[Start Data excerpts]

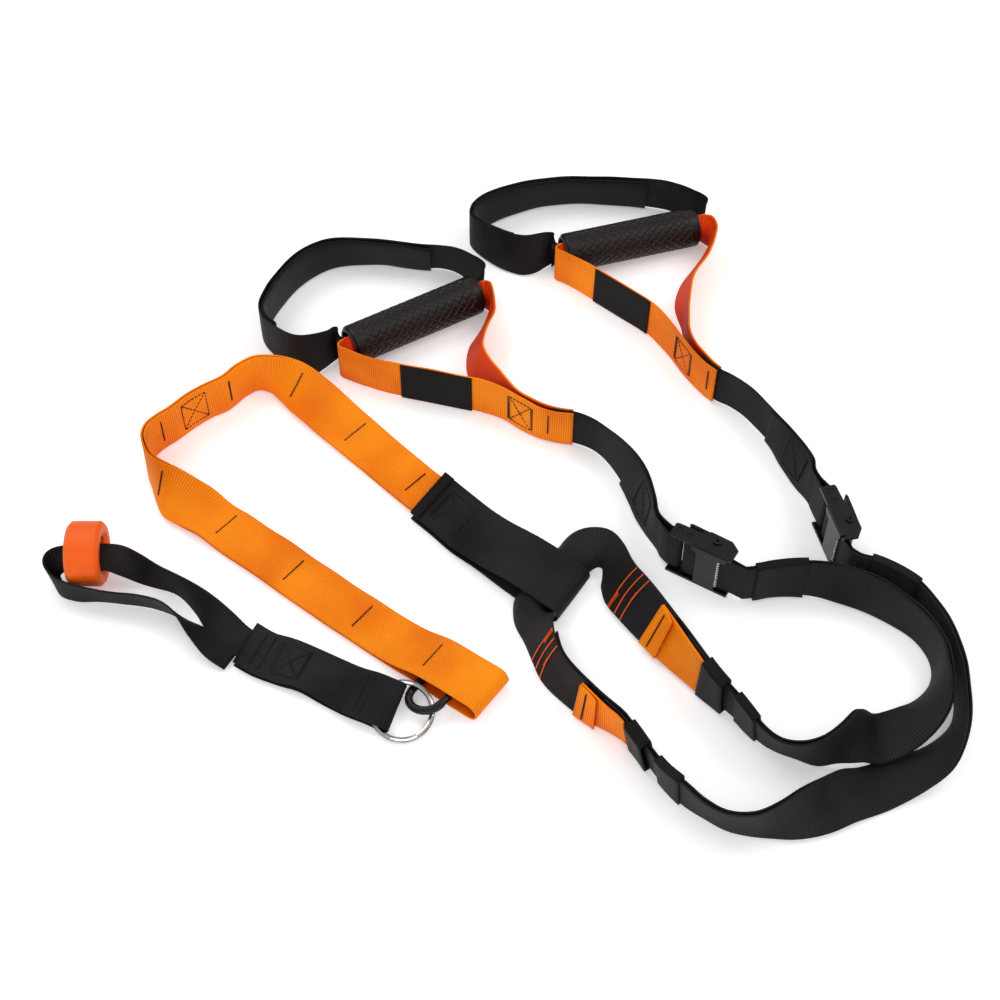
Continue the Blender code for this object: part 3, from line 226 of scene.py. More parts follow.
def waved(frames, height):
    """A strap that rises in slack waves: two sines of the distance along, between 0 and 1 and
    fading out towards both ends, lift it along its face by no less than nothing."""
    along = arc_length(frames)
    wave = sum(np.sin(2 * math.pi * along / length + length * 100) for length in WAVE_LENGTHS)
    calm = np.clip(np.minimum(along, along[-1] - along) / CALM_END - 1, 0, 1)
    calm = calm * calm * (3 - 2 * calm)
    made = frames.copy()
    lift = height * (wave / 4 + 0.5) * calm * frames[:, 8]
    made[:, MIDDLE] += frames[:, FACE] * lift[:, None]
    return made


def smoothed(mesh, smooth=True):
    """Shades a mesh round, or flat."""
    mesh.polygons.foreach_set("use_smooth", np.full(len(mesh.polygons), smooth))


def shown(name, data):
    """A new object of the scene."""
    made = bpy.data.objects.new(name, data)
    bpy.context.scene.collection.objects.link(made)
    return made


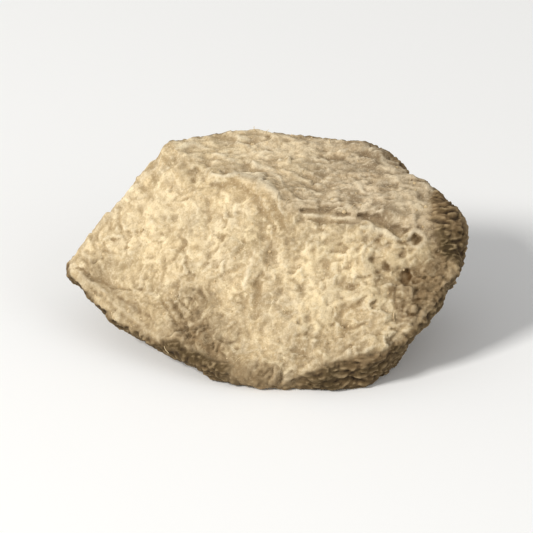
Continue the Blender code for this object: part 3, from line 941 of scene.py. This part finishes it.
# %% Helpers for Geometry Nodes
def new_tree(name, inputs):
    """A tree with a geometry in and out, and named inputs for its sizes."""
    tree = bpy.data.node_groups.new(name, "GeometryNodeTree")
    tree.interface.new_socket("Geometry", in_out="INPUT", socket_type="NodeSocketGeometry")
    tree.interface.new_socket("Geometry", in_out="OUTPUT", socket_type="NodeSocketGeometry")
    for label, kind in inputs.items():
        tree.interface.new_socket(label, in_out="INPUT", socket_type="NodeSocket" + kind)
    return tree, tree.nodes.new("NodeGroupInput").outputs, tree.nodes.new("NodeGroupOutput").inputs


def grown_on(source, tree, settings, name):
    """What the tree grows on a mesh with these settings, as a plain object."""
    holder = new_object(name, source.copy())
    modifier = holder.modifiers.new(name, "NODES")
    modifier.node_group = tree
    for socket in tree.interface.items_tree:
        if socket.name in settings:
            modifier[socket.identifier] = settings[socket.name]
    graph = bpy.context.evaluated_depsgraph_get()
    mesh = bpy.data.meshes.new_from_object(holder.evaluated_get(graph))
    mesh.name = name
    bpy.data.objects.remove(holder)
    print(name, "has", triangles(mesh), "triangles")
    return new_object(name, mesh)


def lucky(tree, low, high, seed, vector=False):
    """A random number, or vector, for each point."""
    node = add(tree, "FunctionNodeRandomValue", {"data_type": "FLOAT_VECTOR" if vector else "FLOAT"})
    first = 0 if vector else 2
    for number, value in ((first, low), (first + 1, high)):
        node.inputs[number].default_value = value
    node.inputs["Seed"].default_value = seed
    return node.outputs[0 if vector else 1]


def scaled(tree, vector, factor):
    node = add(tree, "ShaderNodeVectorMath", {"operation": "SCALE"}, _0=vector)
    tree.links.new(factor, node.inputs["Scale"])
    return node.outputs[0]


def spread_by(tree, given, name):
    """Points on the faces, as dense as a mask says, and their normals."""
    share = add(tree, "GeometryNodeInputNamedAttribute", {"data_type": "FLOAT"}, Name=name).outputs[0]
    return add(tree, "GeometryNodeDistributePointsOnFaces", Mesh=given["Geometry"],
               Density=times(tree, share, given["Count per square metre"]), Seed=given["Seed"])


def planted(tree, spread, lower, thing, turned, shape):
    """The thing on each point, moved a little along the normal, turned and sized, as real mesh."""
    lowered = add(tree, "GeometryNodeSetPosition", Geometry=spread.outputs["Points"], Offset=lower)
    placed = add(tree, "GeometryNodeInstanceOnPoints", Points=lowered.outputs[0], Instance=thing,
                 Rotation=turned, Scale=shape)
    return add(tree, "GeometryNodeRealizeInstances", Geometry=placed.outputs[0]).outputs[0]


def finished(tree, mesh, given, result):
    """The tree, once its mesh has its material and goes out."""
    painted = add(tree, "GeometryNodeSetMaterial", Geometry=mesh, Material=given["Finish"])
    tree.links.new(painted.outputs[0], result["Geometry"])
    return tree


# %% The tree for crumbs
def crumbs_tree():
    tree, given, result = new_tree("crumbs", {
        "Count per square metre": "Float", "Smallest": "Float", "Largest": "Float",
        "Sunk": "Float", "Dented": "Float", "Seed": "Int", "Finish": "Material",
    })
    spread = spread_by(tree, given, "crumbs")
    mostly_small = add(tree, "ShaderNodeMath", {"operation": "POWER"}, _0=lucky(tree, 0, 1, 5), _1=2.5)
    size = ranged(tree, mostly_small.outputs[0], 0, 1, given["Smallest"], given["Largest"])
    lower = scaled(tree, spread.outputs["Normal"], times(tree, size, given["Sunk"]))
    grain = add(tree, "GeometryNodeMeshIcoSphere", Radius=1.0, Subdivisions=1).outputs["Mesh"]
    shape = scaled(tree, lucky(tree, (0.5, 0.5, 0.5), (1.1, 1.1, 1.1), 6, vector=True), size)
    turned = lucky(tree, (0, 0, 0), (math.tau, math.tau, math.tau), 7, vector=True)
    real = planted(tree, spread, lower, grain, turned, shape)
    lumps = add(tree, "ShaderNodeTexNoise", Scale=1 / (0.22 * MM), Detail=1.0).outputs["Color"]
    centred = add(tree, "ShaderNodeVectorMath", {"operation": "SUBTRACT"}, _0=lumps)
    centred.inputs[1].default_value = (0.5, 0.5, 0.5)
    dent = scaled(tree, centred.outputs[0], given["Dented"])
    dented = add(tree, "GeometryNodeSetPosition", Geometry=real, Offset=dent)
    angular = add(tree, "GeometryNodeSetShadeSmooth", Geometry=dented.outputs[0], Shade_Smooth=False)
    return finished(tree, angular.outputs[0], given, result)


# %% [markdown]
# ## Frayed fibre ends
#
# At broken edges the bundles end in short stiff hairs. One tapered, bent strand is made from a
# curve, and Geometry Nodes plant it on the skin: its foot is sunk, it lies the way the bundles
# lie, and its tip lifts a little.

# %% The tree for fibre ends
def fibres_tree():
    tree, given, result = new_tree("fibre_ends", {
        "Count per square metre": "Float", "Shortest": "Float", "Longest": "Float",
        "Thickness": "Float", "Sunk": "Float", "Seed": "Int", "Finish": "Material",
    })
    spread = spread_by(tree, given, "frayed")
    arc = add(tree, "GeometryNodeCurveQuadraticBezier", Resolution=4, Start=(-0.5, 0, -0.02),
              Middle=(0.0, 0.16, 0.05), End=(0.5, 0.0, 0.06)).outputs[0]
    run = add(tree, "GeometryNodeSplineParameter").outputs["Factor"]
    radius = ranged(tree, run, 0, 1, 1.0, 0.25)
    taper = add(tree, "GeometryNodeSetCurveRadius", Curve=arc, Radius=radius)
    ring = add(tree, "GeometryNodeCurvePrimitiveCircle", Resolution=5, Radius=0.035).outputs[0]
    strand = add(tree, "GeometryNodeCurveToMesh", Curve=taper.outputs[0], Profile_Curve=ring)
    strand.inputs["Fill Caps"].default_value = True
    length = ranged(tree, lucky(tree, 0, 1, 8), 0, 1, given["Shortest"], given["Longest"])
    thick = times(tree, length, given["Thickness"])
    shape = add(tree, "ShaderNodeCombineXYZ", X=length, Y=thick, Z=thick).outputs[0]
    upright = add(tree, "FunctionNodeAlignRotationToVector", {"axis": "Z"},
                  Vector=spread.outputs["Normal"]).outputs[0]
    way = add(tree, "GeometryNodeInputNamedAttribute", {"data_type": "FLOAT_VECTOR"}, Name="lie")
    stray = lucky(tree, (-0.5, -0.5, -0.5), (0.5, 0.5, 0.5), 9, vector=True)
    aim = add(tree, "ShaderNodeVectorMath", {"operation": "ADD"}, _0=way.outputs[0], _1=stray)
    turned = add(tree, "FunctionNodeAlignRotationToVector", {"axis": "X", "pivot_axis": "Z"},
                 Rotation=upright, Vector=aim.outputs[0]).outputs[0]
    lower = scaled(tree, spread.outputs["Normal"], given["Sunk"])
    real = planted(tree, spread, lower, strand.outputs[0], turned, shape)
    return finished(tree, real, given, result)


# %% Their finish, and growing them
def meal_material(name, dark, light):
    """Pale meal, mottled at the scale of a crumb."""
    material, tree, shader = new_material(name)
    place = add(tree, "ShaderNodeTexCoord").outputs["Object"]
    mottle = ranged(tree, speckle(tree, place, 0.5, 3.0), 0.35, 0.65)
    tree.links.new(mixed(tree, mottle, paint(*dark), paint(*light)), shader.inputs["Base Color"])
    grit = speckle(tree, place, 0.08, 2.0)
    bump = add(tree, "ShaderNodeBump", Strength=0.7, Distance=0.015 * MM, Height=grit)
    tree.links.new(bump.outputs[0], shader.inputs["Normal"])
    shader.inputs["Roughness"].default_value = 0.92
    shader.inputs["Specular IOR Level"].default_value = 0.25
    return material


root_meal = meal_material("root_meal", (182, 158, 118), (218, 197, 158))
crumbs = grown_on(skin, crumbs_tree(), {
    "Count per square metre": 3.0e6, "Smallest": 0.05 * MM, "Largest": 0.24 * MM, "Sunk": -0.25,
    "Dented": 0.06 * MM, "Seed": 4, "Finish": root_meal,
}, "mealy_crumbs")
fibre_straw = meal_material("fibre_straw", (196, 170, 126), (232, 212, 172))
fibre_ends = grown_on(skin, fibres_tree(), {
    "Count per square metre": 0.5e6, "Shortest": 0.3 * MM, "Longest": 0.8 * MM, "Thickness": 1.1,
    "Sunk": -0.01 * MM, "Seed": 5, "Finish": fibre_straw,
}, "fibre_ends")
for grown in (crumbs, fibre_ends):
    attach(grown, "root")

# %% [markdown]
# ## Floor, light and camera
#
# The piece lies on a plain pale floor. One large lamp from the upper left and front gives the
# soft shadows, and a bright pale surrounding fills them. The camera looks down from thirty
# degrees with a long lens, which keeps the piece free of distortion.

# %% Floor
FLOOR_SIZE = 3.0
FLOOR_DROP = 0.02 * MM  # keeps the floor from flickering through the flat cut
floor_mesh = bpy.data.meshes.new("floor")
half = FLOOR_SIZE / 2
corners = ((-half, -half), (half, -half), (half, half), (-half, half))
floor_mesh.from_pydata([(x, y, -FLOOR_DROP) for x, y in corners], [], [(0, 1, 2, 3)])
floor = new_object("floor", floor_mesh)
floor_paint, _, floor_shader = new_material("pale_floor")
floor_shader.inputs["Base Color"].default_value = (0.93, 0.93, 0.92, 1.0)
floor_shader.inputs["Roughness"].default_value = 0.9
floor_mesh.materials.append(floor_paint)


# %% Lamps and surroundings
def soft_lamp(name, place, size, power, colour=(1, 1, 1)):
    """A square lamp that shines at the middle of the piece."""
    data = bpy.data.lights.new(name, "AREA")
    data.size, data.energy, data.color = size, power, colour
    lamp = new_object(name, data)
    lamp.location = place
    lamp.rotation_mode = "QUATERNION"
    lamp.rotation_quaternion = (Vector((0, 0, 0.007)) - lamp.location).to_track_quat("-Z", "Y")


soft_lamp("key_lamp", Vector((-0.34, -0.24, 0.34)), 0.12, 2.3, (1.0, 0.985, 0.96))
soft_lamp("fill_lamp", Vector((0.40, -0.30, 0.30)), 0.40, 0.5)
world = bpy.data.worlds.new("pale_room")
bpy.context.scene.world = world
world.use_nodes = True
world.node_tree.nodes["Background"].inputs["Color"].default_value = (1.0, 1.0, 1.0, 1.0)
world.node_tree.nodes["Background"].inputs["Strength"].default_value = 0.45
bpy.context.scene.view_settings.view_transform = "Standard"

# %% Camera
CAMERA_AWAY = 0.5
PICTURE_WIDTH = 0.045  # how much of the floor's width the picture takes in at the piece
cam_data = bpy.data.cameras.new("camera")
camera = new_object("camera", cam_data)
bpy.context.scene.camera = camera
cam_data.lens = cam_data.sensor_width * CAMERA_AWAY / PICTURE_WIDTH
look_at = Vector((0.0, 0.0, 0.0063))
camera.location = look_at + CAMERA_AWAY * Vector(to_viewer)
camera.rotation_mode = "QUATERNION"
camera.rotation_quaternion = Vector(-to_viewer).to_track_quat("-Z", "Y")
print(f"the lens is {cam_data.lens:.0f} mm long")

[End Data excerpts]

Problem statement :: Can you repeat, word for word, every line above from the one containing "part finishes it." down to the one containing "return node.outputs[0 if vector else 1]", including both?

Reply ::
Continue the Blender code for this object: part 3, from line 941 of scene.py. This part finishes it.
# %% Helpers for Geometry Nodes
def new_tree(name, inputs):
    """A tree with a geometry in and out, and named inputs for its sizes."""
    tree = bpy.data.node_groups.new(name, "GeometryNodeTree")
    tree.interface.new_socket("Geometry", in_out="INPUT", socket_type="NodeSocketGeometry")
    tree.interface.new_socket("Geometry", in_out="OUTPUT", socket_type="NodeSocketGeometry")
    for label, kind in inputs.items():
        tree.interface.new_socket(label, in_out="INPUT", socket_type="NodeSocket" + kind)
    return tree, tree.nodes.new("NodeGroupInput").outputs, tree.nodes.new("NodeGroupOutput").inputs


def grown_on(source, tree, settings, name):
    """What the tree grows on a mesh with these settings, as a plain object."""
    holder = new_object(name, source.copy())
    modifier = holder.modifiers.new(name, "NODES")
    modifier.node_group = tree
    for socket in tree.interface.items_tree:
        if socket.name in settings:
            modifier[socket.identifier] = settings[socket.name]
    graph = bpy.context.evaluated_depsgraph_get()
    mesh = bpy.data.meshes.new_from_object(holder.evaluated_get(graph))
    mesh.name = name
    bpy.data.objects.remove(holder)
    print(name, "has", triangles(mesh), "triangles")
    return new_object(name, mesh)


def lucky(tree, low, high, seed, vector=False):
    """A random number, or vector, for each point."""
    node = add(tree, "FunctionNodeRandomValue", {"data_type": "FLOAT_VECTOR" if vector else "FLOAT"})
    first = 0 if vector else 2
    for number, value in ((first, low), (first + 1, high)):
        node.inputs[number].default_value = value
    node.inputs["Seed"].default_value = seed
    return node.outputs[0 if vector else 1]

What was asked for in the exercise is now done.